■ **Information shown**:
###
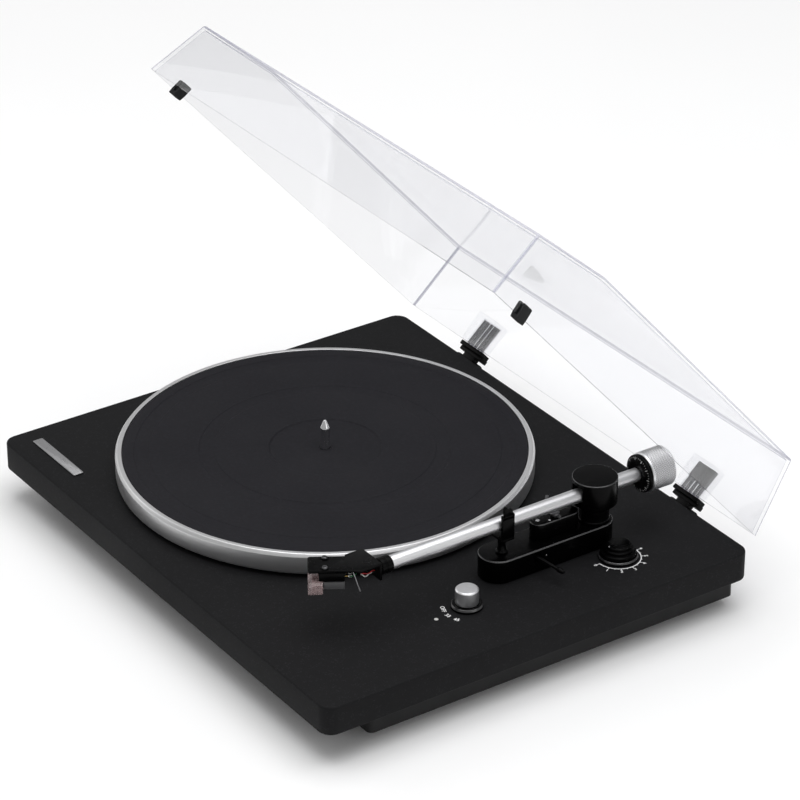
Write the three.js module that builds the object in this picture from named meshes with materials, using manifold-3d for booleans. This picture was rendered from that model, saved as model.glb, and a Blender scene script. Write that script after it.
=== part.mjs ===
###
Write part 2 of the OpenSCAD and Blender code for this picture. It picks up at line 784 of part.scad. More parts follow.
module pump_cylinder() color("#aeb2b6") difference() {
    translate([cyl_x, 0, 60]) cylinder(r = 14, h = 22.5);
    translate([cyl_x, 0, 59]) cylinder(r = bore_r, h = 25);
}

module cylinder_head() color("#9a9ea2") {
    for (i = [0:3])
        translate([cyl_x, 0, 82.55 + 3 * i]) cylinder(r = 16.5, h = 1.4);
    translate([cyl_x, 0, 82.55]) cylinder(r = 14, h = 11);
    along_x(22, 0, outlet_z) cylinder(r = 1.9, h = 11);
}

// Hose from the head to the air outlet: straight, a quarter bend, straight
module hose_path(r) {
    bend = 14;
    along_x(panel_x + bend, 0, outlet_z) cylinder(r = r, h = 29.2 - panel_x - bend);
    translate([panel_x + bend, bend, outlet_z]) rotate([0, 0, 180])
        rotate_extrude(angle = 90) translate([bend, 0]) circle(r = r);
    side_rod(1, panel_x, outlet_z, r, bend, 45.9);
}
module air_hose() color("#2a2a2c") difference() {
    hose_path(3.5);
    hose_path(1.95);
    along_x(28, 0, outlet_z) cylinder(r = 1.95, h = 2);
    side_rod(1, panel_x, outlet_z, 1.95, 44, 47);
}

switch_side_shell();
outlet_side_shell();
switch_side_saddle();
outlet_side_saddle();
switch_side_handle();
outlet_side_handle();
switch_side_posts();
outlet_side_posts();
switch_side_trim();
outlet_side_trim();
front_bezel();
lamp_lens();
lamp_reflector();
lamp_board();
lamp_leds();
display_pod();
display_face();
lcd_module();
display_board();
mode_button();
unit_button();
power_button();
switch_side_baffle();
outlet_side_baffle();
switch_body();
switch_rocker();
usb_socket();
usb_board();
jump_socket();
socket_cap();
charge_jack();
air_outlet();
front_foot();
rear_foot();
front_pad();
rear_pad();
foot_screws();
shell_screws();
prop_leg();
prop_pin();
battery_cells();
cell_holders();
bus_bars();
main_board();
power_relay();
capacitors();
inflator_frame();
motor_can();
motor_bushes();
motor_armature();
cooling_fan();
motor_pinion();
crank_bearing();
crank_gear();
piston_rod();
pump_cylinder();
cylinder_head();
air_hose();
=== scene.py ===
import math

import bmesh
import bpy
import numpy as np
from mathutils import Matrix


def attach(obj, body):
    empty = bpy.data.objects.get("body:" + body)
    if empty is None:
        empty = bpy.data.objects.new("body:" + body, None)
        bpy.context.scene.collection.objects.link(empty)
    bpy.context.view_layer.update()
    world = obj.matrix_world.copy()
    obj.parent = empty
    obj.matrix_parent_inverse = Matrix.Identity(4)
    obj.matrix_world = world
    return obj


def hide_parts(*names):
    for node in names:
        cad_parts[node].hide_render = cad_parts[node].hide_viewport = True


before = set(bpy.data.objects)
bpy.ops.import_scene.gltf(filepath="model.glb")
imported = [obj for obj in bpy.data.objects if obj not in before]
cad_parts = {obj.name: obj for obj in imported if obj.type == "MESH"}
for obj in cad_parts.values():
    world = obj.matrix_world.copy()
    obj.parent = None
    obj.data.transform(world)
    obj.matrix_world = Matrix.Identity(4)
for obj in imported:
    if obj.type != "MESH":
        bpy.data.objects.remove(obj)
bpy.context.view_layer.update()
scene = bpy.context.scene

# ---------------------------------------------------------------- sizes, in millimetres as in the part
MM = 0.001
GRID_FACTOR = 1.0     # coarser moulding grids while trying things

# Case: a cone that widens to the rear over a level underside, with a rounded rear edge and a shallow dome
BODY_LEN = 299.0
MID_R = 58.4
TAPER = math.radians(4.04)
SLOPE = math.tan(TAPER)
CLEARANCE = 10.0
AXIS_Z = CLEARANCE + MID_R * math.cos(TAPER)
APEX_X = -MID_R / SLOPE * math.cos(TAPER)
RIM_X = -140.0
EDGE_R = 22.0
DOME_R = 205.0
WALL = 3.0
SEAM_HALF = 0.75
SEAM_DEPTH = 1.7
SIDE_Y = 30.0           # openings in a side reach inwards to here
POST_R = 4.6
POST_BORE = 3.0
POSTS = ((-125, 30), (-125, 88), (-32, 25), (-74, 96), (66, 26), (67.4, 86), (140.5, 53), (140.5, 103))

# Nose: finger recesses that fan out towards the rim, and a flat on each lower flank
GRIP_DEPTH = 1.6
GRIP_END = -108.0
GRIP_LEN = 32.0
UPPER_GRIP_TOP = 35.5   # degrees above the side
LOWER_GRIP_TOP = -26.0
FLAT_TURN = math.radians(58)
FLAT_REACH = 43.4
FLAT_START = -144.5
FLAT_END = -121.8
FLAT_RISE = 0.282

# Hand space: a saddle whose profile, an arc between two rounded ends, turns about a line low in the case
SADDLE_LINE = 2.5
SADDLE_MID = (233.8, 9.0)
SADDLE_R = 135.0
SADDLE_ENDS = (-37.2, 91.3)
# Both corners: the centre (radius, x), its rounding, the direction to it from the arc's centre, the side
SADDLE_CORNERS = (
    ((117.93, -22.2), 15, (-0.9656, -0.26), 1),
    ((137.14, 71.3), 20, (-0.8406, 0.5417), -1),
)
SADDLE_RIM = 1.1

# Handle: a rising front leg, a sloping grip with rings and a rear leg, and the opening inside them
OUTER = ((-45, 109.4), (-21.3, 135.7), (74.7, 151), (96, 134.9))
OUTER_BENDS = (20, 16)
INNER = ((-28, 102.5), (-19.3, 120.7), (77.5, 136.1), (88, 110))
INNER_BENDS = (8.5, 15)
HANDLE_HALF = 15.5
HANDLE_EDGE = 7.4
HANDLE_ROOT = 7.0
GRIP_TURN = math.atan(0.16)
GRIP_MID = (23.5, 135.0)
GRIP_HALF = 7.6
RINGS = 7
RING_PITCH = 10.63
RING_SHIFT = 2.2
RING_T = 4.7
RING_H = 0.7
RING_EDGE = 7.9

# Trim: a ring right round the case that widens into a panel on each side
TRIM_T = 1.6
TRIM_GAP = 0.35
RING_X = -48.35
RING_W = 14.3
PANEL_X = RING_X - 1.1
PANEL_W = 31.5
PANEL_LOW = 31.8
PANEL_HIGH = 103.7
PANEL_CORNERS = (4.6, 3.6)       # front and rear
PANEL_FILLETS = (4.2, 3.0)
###
■ **To do**: Quote nothing but the lines that run from the line containing "obj.data.transform(world)" through the line containing "scene = bpy.context.scene", keeping both of them word for word.

■ **Completed task**:
    obj.data.transform(world)
    obj.matrix_world = Matrix.Identity(4)
for obj in imported:
    if obj.type != "MESH":
        bpy.data.objects.remove(obj)
bpy.context.view_layer.update()
scene = bpy.context.scene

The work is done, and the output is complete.